The pontiff said he was "deeply sorry" for actions by many in support of "the colonizing mentality of the powers that oppressed the Indigenous peoples." He also expressed sorrow over the schools' systemic marginalization, denigration and suppression of Indigenous people, languages and culture; the "physical, verbal, psychological and spiritual abuse" children suffered after being taken from their homes at a young age; and the "indelibly" altered family relationships that resulted.
"I humbly beg forgiveness for the evil committed by so many Christians against the Indigenous peoples," Francis said near the site of the former Ermineskin Indian Residential School, where radar has been used to try to locate unmarked graves of students who died while attending the school. He also asked forgiveness for "projects of cultural destruction and forced assimilation promoted by the governments of the time."
However, others feel his apologies did not go far enough.
" I was hoping that he would be more specific in his apology, especially when he talk[ed] about the atrocities that the churches did on our people," Ruth Roulette, a residential school survivor told Reuters news. "And he didn't use the word 'sexual abuse.' That was one thing that really struck me."

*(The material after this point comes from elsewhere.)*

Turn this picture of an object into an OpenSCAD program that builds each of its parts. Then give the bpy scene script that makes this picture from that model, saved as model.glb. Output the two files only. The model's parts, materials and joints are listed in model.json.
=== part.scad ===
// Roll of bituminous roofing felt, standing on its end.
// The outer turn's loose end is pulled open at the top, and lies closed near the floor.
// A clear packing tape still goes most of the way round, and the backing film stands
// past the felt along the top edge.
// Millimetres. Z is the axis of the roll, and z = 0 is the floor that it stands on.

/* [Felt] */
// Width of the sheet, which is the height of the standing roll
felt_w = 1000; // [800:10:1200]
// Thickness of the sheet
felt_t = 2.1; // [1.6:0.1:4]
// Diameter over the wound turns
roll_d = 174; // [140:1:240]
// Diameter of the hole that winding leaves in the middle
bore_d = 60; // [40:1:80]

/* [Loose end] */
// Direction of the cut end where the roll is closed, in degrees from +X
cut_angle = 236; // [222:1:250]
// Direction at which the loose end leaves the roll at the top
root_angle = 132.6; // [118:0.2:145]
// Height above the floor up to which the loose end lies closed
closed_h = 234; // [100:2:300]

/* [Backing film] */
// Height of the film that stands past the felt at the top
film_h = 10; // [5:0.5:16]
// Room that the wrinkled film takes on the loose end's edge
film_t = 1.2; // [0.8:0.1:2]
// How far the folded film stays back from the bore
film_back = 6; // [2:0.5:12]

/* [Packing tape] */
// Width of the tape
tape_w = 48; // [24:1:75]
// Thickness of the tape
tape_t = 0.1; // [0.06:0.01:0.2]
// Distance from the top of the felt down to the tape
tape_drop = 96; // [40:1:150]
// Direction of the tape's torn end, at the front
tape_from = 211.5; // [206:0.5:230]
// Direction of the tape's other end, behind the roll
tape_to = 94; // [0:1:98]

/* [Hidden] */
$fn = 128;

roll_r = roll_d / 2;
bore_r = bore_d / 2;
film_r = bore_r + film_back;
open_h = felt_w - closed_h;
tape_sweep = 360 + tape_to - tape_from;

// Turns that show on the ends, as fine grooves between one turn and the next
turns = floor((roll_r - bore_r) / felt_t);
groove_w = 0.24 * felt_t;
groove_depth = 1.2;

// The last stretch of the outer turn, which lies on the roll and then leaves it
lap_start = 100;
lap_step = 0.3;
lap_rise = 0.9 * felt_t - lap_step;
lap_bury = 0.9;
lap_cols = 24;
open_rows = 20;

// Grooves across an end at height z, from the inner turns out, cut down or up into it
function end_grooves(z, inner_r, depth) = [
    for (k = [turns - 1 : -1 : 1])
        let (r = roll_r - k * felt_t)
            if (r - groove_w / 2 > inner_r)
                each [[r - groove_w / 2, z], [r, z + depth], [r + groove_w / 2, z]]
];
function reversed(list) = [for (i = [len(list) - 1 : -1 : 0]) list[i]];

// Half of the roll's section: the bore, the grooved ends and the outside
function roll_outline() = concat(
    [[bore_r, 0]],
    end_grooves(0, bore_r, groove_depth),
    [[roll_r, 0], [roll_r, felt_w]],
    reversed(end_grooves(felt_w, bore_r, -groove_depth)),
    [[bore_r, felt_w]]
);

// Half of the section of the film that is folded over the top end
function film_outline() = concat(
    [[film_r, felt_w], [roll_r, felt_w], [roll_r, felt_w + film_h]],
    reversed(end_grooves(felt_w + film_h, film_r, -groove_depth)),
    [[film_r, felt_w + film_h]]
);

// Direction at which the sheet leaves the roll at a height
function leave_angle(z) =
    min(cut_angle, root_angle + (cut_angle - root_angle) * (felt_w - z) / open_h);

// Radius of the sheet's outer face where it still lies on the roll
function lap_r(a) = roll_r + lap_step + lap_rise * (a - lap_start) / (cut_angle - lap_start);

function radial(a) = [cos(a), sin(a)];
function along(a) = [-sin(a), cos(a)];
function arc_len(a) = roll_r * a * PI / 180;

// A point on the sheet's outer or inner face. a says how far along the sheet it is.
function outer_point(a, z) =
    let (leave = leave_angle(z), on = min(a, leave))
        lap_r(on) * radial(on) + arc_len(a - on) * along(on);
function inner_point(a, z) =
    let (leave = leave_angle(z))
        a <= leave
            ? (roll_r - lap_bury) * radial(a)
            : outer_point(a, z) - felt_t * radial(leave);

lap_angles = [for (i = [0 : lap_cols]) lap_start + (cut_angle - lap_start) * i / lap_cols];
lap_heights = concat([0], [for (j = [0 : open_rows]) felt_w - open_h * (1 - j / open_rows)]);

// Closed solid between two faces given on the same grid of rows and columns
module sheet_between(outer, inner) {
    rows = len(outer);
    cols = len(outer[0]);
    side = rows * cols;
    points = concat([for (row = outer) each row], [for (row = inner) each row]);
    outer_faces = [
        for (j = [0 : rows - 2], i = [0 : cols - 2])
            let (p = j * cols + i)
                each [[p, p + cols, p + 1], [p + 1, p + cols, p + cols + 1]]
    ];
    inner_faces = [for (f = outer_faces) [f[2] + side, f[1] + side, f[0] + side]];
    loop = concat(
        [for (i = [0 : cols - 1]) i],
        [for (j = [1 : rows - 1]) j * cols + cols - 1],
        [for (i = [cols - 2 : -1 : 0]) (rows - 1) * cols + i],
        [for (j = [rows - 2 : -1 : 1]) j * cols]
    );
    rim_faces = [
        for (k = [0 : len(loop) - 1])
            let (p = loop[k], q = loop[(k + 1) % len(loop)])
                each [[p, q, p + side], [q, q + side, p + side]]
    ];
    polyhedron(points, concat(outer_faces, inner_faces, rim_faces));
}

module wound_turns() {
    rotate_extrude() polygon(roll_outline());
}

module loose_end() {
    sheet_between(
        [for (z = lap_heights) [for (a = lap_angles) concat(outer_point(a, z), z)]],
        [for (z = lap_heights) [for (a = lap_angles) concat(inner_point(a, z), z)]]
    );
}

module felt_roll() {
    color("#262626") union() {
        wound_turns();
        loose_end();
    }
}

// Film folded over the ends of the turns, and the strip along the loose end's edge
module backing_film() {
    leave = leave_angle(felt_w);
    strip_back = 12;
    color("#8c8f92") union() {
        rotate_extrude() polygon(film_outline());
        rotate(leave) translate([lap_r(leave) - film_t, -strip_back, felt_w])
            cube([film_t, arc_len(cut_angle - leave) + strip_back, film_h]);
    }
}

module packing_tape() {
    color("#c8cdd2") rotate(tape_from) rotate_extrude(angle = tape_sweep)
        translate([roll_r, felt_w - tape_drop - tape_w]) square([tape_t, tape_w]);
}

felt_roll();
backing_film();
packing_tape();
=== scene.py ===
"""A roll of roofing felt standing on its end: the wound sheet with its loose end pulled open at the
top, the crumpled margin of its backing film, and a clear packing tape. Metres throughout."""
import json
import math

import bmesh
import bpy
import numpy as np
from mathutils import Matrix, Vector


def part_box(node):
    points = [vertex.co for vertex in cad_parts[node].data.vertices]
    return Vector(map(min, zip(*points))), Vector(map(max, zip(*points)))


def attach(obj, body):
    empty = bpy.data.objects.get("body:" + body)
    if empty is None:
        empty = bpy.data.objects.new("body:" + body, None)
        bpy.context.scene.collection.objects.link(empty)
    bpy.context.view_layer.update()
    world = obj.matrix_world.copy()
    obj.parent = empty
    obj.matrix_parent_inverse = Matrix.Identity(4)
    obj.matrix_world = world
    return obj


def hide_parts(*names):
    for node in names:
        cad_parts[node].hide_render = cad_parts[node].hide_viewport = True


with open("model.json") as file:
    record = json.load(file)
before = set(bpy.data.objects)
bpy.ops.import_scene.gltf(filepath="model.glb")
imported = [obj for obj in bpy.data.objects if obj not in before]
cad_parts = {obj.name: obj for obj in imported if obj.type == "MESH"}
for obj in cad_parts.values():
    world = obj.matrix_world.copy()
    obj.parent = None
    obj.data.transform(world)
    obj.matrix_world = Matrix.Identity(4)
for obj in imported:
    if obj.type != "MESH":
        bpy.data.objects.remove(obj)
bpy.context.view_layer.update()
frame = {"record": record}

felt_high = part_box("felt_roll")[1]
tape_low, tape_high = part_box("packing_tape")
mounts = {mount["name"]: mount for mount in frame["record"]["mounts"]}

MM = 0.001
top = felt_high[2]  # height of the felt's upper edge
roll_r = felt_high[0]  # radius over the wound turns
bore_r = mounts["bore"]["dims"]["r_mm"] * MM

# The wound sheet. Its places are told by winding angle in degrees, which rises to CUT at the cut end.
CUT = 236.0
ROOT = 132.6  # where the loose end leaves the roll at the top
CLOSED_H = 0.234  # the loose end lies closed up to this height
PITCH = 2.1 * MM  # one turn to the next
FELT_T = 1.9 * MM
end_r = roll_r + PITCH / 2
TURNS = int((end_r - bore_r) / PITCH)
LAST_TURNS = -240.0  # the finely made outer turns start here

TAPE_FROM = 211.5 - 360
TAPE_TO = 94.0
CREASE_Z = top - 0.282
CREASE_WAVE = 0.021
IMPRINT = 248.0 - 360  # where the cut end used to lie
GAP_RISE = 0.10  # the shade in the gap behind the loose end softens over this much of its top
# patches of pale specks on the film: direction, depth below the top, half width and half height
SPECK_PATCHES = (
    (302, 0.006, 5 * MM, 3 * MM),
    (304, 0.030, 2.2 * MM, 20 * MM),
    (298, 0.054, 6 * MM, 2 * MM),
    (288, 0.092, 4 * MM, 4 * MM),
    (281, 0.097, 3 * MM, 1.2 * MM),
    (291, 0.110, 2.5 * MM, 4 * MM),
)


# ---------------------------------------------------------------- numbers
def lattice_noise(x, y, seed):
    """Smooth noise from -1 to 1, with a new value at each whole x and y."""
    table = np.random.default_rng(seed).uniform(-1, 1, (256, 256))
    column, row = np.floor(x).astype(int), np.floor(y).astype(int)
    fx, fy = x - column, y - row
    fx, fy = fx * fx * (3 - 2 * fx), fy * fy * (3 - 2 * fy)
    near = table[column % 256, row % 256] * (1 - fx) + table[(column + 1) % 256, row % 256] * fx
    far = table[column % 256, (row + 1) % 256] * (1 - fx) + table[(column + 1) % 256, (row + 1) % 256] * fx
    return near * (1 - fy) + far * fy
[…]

Murray Sinclair, who chaired Canada's Truth and Reconciliation Commission that spent six years investigating residential schools, criticized the pope's apology, saying it placed blame on individual members and their actions rather than acknowledging the full role of the church as a whole.
Others, like Kukpi7 (Chief) Judy Wilson of Neskonlith Indian Band in British Columbia were bothered that the Pope failed to denounce or even revoke the 15th-century Doctrine of Discovery. The 15th-century papal edict had denied sovereignty to non-Christians, which was used to justify taking Indigenous land and, according to historians, underpins centuries of dehumanizing Indigenous people.

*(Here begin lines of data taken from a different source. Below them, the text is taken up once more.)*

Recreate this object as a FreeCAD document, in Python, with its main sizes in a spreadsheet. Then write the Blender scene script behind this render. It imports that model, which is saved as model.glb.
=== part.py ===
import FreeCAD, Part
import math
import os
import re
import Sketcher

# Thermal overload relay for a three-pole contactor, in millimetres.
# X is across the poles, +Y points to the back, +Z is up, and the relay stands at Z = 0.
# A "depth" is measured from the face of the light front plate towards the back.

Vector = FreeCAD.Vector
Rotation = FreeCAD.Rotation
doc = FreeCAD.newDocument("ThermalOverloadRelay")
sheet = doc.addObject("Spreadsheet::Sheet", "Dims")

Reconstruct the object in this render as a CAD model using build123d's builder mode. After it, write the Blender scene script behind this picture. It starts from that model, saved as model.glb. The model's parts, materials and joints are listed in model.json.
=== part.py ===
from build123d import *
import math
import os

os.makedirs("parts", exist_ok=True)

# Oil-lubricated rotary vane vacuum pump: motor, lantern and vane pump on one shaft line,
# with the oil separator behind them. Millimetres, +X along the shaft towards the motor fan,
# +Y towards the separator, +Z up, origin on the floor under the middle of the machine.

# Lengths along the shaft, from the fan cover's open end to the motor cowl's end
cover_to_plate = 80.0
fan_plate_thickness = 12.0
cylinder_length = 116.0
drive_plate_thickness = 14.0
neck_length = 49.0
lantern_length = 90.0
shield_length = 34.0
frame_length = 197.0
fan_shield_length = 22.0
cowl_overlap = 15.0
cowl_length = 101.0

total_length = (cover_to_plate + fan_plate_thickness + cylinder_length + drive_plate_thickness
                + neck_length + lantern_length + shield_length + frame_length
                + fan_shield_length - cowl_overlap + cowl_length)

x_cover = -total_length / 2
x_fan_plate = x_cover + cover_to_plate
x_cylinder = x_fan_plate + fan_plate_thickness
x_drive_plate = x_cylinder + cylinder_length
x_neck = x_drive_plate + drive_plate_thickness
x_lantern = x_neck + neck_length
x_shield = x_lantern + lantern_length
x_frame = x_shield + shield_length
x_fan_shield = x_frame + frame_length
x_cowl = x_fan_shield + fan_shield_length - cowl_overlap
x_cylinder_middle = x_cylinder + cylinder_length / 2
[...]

Henry Pitawanakwat, one of 22 interpreters translating the pope's speech into 12 indigenous languages, told Reuters News that he felt the words lacked action. "An apology doesn't mean anything to me," he said, recalling his mother's trauma from her residential school experience. "It's just another word in the English language unless it is supported by some kind of action, like funding to help us support our language and culture."
Nakota Sioux Nation Chief Tony Alexis agreed, "You can't just say, 'I am sorry,' and walk away. There has to be effort, and there has to be work in more meaningful actions behind words."
As part of a 2007 agreement, the Catholic church agreed to pay C$29m in compensation to residential school survivors, but distributed only a fraction of that figure, citing poor fundraising efforts. However, Canadian media revealed the church controls more than C$4bn in assets and constructed gilded cathedrals while saything it had no funds to honor compensation promises.
Many Indigenous leaders also feel a sincere apology should include release of school records the Catholic church refuses to unredact. Disclosing the records would help families locate the final resting places of many First Nations children.
Carol McBride, president of the Native Women's Association of Canada, noted that the pontiff's statement of regret sounded sincere. However, she told National Public Radio representatives that she had hoped the pope's apology would start a dialogue that would lead to the release of school records and the return of tribal artifacts-headdresses, carved walrus tusks, and other items that the Vatican says were gifted to Pope Pius XI from 1922 until his death in 1939.
"I just can't understand why they don't want to release those files," McBride said. "And the same thing goes with the artifacts. Those are our First Nations and Indigenous people's artifacts. Why are they sitting there at the Vatican? Why are they not here?"